La quotidianità in Ticino lo ha aiutato anche a scoprire un nuovo equilibrio. «Nel momento in cui sono arrivato, avevo smesso da poco di correre e stavo scoprendo una nuova vita. Conoscevo già un po’ di gente qui, mia moglie ha trovato un lavoro che le piace e ha incontrato amiche con cui lavorava tanti anni fa. Io mi sposto tanto, ma qui riesco a fermarmi anche per due settimane. Mi piace la montagna, il lago. Il Ticino offre tante scelte. E con la bici elettrica ho scoperto posti meravigliosi, anche dietro casa, tra Canobbio e Tesserete, fino al Monte Bar o Carona. Camminare non mi fa impazzire, ma la bici ti permette di allenarti e scoprire la natura».

La vera svolta è stata la musica. «La passione è nata quando avevo 14 o 15 anni, ho trovato il giradischi di mio padre con dei vinili. Giocavo con quello. In quegli anni Radio Deejay faceva musica dance, che era magica secondo me. Mio nonno mi offrì un lavoro come restauratore d’estate: 5.000 lire all’ora. Dopo tre mesi mi comprai due piatti economici. Poi, al primo anno di mondiale, dj Ringo mi disse: “Se vinci una gara, ti regalo una console con i Technics”. A metà stagione ho vinto e, il lunedì, suo fratello mi portò la console a casa. Non lo dimenticherò mai. Mi ha sempre aiutato a scaricare la mente dalle corse. Ora è una specie di lavoro per me. Ho suonato recentemente al Mugello, sono venuti su anche amici dal paddock MotoGP. Il 31 luglio sarò ad Agno, ci sarà un bel festival. Vi aspetto numerosi».

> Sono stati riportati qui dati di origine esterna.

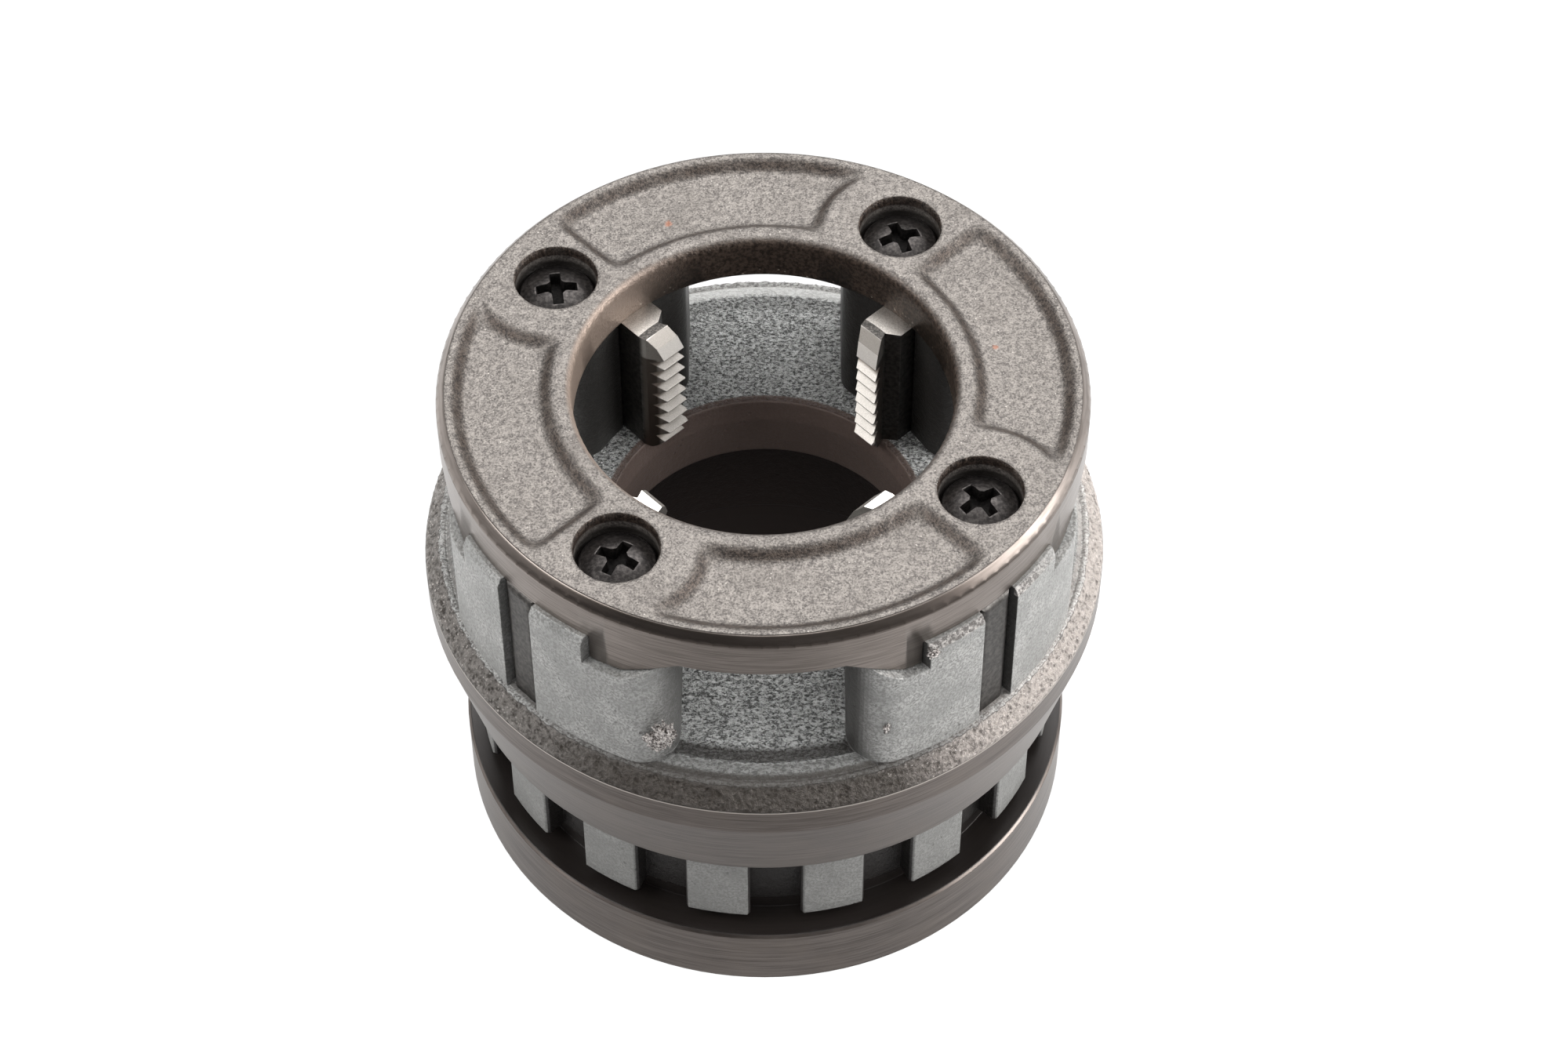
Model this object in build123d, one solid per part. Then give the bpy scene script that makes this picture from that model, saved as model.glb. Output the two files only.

Con lui torniamo molto indietro nel tempo, agli esordi nel motociclismo. «Il numero 33? L’ho scelto perché se lo ruoti di 90° diventa MM, come le mie iniziali. Avevo iniziato con il 13, in onore di un ex pilota che mi aveva aiutato, perché all’epoca non potevo permettermi questo sport. Ma dopo un venerdì 17 disastroso nel '99, con il braccio rotto alla prima gara e i capelli viola, ho deciso di cambiare. Non ero superstizioso, ma dopo quell’anno ho detto: se posso, evito».

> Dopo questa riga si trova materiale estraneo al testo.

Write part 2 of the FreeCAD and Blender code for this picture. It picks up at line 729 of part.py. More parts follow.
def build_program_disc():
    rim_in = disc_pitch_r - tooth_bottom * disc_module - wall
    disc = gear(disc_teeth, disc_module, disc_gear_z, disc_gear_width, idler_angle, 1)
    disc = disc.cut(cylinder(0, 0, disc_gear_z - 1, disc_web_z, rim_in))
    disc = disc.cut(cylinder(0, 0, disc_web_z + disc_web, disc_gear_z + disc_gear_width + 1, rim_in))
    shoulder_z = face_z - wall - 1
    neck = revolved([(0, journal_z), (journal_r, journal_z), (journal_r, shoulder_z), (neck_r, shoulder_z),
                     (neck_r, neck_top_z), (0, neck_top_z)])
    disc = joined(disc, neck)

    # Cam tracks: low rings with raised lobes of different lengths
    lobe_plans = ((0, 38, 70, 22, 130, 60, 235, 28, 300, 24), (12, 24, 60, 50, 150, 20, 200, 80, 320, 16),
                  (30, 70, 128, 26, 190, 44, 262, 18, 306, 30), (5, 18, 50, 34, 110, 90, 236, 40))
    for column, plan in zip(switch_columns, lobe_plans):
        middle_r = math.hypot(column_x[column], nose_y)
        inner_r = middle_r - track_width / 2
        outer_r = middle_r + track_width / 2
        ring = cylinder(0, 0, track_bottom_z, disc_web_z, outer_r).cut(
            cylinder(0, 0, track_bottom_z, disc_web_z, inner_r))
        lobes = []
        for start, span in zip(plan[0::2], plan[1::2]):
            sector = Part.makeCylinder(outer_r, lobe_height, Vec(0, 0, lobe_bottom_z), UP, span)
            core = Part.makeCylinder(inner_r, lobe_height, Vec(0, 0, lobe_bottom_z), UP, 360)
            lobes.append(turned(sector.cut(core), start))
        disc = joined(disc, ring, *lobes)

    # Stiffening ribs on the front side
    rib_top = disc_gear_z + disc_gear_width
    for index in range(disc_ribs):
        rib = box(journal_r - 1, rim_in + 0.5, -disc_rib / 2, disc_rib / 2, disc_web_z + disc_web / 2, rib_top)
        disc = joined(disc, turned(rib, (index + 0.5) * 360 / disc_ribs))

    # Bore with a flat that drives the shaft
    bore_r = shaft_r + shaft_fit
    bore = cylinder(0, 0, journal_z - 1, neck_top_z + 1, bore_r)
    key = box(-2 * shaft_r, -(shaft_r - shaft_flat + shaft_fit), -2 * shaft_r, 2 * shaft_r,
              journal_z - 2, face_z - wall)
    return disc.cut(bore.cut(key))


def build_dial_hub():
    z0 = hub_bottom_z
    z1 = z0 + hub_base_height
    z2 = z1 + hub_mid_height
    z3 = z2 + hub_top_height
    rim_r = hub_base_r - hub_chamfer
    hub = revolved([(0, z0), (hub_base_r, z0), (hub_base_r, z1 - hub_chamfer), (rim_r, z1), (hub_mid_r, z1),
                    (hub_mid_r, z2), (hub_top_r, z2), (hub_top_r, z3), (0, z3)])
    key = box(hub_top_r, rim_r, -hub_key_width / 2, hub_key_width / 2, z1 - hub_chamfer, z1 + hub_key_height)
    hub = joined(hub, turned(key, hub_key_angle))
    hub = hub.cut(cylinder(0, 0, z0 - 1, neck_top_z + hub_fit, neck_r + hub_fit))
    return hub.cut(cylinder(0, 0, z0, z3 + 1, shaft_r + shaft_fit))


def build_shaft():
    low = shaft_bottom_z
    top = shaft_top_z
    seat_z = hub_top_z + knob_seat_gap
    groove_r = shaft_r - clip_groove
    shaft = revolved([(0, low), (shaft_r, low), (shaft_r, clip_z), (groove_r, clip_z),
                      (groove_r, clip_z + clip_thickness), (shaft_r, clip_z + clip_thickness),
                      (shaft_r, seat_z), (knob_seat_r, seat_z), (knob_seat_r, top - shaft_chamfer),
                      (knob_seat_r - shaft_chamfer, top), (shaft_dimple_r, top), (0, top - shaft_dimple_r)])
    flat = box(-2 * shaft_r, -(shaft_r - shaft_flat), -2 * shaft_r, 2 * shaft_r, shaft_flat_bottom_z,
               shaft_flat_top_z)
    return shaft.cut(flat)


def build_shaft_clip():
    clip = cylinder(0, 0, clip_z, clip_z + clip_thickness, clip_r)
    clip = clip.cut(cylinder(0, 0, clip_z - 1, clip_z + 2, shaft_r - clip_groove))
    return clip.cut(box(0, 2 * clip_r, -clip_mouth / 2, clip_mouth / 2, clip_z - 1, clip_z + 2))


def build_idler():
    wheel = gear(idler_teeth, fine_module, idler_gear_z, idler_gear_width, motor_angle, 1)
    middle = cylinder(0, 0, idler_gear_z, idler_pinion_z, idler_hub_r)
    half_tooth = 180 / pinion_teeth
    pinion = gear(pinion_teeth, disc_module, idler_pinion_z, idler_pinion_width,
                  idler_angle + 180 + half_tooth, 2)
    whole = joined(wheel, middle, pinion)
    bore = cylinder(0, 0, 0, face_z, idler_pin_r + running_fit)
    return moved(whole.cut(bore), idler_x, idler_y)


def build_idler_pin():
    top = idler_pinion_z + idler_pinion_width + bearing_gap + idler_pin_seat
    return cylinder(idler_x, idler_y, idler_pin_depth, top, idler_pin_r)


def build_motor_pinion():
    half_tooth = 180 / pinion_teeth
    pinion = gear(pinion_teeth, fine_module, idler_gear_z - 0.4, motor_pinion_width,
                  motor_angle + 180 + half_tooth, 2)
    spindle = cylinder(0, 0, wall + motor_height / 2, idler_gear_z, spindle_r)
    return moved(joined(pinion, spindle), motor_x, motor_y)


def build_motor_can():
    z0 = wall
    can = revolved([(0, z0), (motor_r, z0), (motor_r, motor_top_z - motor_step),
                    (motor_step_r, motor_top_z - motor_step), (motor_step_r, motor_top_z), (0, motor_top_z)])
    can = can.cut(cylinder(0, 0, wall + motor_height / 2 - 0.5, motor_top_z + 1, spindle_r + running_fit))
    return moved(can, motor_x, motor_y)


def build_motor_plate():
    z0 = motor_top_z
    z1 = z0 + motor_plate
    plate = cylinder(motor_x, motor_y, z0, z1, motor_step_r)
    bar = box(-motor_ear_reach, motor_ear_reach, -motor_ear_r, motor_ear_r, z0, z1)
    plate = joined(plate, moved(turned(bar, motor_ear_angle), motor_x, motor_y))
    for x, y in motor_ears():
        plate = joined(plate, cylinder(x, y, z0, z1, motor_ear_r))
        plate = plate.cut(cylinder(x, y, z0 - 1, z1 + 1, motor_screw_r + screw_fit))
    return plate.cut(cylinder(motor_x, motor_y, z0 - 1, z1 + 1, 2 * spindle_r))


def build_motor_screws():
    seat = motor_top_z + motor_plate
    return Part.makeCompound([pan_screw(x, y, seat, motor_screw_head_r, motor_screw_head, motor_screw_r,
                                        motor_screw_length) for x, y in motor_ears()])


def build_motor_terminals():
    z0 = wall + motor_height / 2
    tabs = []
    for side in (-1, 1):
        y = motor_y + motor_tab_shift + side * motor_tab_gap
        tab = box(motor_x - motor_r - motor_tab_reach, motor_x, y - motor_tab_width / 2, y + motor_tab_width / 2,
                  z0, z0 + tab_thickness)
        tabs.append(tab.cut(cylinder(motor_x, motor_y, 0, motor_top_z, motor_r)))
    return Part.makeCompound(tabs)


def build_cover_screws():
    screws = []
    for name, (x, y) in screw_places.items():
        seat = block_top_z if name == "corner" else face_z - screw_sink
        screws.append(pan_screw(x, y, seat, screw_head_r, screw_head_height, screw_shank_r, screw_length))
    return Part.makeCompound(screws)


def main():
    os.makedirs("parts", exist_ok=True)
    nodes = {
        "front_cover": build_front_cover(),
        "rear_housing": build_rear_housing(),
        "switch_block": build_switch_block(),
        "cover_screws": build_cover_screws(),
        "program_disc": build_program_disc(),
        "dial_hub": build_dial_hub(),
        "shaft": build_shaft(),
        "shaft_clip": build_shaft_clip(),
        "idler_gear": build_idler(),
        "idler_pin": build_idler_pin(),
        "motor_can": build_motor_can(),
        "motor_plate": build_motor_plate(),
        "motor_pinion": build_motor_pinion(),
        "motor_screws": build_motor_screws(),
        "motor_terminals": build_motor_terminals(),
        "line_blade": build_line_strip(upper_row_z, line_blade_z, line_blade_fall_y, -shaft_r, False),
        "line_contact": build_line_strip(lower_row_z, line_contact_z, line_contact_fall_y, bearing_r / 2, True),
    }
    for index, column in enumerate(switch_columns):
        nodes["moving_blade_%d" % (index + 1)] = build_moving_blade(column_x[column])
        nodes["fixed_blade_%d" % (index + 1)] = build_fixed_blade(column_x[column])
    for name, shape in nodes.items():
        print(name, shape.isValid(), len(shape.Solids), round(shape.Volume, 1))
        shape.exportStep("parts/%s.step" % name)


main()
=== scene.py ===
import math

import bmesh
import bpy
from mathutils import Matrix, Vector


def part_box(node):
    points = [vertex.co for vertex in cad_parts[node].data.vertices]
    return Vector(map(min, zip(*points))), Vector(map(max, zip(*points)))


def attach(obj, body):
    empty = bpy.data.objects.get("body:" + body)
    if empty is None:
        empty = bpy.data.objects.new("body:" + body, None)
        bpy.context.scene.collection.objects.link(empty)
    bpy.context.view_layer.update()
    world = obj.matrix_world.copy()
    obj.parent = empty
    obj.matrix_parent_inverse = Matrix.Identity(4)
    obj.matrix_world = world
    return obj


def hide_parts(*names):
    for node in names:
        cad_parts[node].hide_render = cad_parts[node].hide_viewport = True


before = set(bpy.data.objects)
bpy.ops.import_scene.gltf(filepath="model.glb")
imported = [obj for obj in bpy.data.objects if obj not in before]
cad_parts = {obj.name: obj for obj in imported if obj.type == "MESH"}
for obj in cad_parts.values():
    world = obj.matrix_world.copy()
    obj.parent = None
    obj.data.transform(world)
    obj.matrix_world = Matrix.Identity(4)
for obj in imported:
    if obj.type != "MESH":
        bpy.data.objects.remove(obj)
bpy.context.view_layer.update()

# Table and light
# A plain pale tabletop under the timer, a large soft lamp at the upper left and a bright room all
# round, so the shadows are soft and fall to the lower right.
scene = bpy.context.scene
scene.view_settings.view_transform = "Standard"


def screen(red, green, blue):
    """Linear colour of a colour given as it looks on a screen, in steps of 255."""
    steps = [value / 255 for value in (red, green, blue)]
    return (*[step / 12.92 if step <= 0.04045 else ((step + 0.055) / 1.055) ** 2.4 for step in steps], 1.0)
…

Sul tema della fatalità in pista, Melandri è lucido: «Sai che è uno sport pericoloso, ma non ti senti mai davvero in pericolo. Quando guidi, sei circondato da professionisti. Le cadute pericolose sono quelle in cui si resta in mezzo alla pista. Se inizi a pensare alla paura, hai già perso. Credo nel destino. Siamo come lo yogurt: abbiamo una data di scadenza. Ho visto incidenti gravissimi finire senza nulla, e cadute banali finire male. Come quella di Simoncelli: 60 chilometri orari, caduta semplice, ma, tornato in pista, è stato preso in pieno da Rossi. Non lo puoi controllare».

Marco Melandri, da campione del mondo di motociclismo a deejay… Alla gente come suona? «Sì, ogni tanto qualcuno storce il naso. Il nome aiuta a farti conoscere, ma poi ti devi guadagnare credibilità. Oggi tanti si improvvisano dj: io no, suono davvero. E quando mi richiamano, vuol dire che sto lavorando bene. Anche se mi fa strano essere chiamato artista, perché non so suonare neanche due note di pianoforte. Ma ci sto lavorando, faccio la gavetta. È un mondo complesso, ma sono determinato».